Ted, Sing-yi, Laria (about 3-1/2)
and baby brother Vyron.
     My brother Tim calls our niece Laria's intellectual prowess "spooky." I call her "scary smart." I don't mean that in a derogatory way, Laria. I have profound respect for your mind.
     Laria is my brother Ted's daughter, now 12. Ted is the brother who taught himself to read--upside down--when he was two. His wife Sing-yi (Shing-ee) is no intellectual slouch, either.
     Ted started e-mailing me Laria's comments when she was at the age most kids are starting to form a word or two, maybe "Mama" or "blanky."
     Here's what he wrote on 9-14-2000: "The other day she came running to me, bright eyes, big smile, her two thumbs and index fingers touching to make something like a diamondish circle.
     "'Colosseum!'" Laria was then two years old (29 months).
     Even "circle" or "triangle" would have been precocious. But Colosseum!

Chemistry.
     Ted, in same e-mail: "I was thinking of fixing one of her broken toys. She brought her Play-Doh over and told me to use it to stick the pieces together. I said Play-Doh wouldn't work. She replied 'Because their molecules will break easily.'"

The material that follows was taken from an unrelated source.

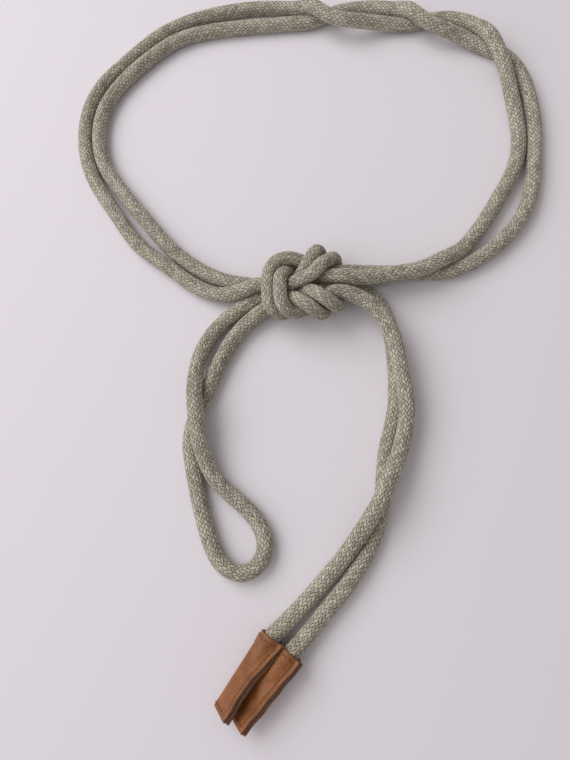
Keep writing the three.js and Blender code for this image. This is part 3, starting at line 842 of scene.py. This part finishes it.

     See the thing is, it isn't just that Laria picked up words early and amassed a phenomenal vocabulary. At two, she was grasping concepts of things like time and space, cause and effect, real and imagined--
     --in two languages! Her mother speaks to her in Chinese. Ted wrote me (1-31-01), "Her English is about as far along as her Chinese was a year ago." (i.e., at 1 year, nine months!) "She doesn't use 'I' in either language, but she does use 'Laria' for herself in English. In Chinese she calls herself  'you.' I find this weird but Sing-yi isn't troubled by it."

Numbers.
     Same letter: "(Laria) counts up to forty in Chinese, to twenty in English, adds any number up to a sum of ten, and writes "HAPPY". . . backwards. Is this normal for 32 months?"
     It was obviously normal for her. There is no sense comparing our own children and feeling jealous or inferior. Laria is to other children intellectually as a budding Olympic champion is to them physically. She's in her own category.

Aeronautics.
     On 2-4-02 (3 years, 10 months) Ted wrote, "Two days ago Laria was running wildly through the house for quite a while. "I want to fly," she gasped. "How fast does a plane run before it flies?" Then she vanished to her art table for a long time. When she came back, she resumed running. She had taped dozens of feathers to every part of her clothes. Around and around she sped. Poor kid. She deserved to fly."

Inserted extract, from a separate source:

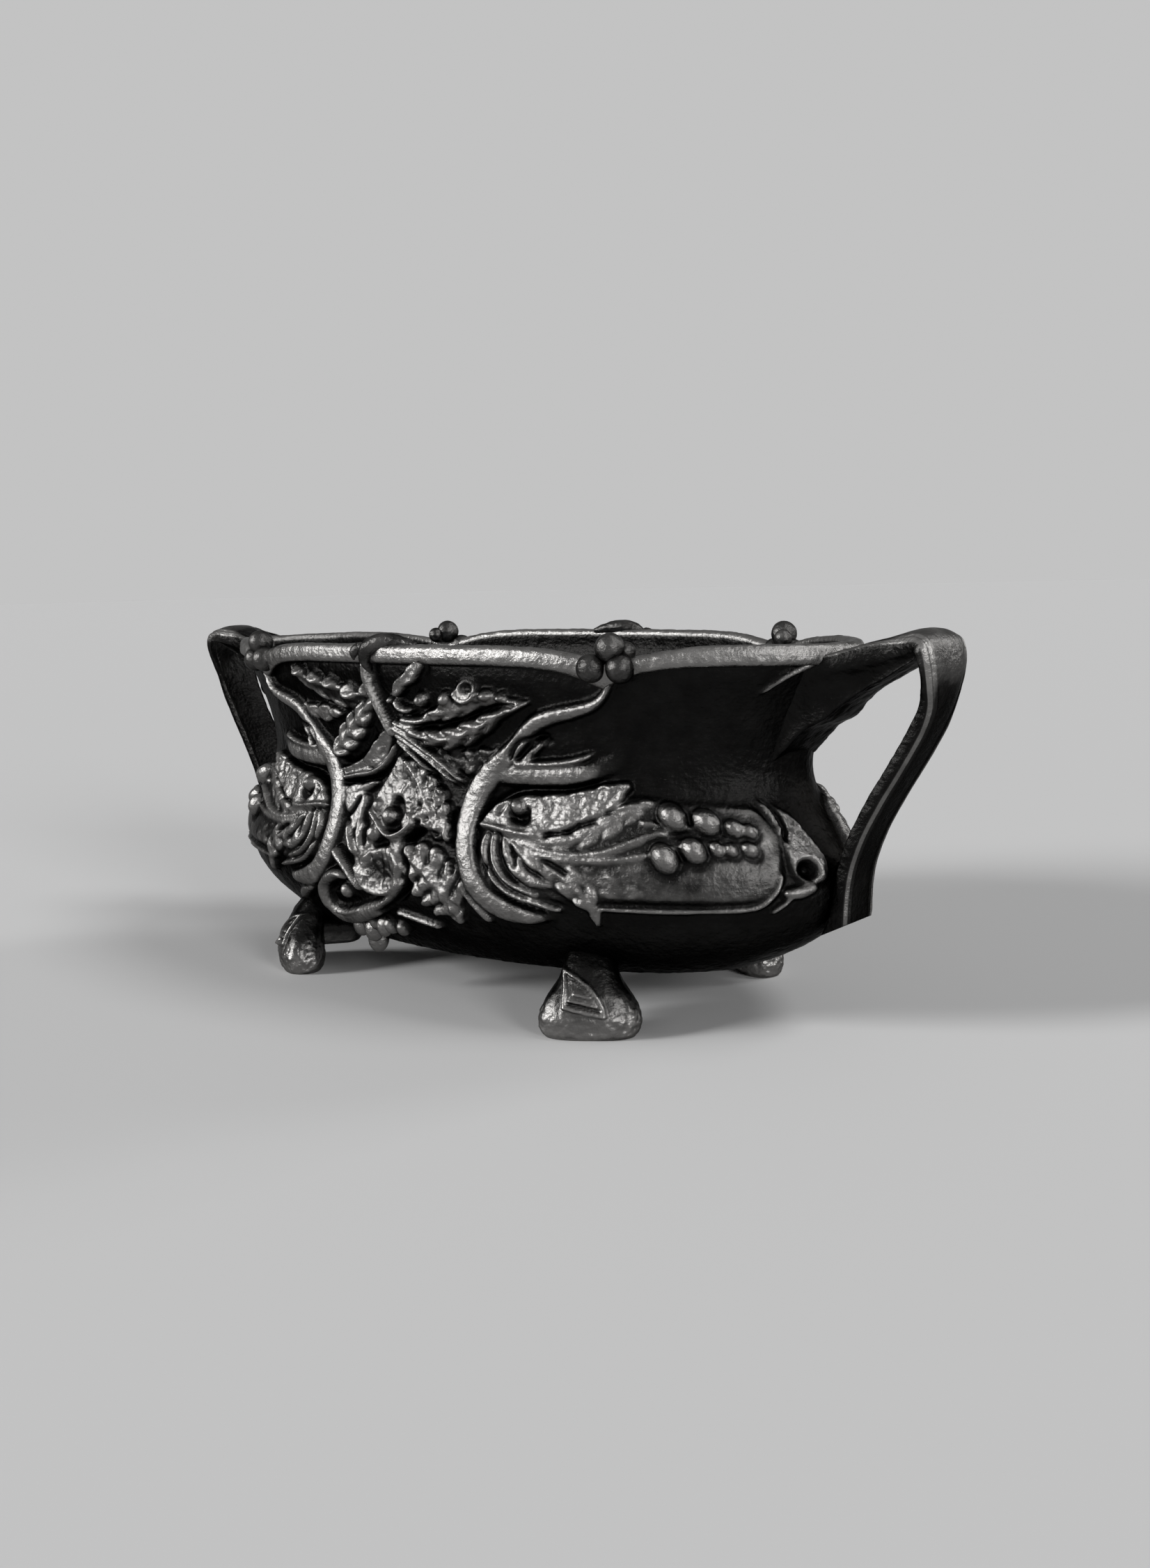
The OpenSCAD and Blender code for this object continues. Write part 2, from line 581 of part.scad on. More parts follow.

Effect of the rotation of the earth on progression of time.
     One day her mother was describing to Laria what bellows were, and what they did. Laria wanted to see some bellows. Sing-yi explained she didn't know where they could see some, even in an antique store, because they hadn't been used in so many years. Laria said quite matter-of-factly, "We should turn the earth the other way."
     "Huh?" (I'm not sure what "Huh" is in Chinese but that's what Ted wrote.)
     "We should make the earth turn the other direction until it's back to the bellows time and get some bellows. And then we should lock it, so it won't change again. And we should lock it in the daytime, so we won't have to ever sleep."
     Some of us adults never reach the point of being able to grasp and play with concepts like that.


Today I am thankful for imagination.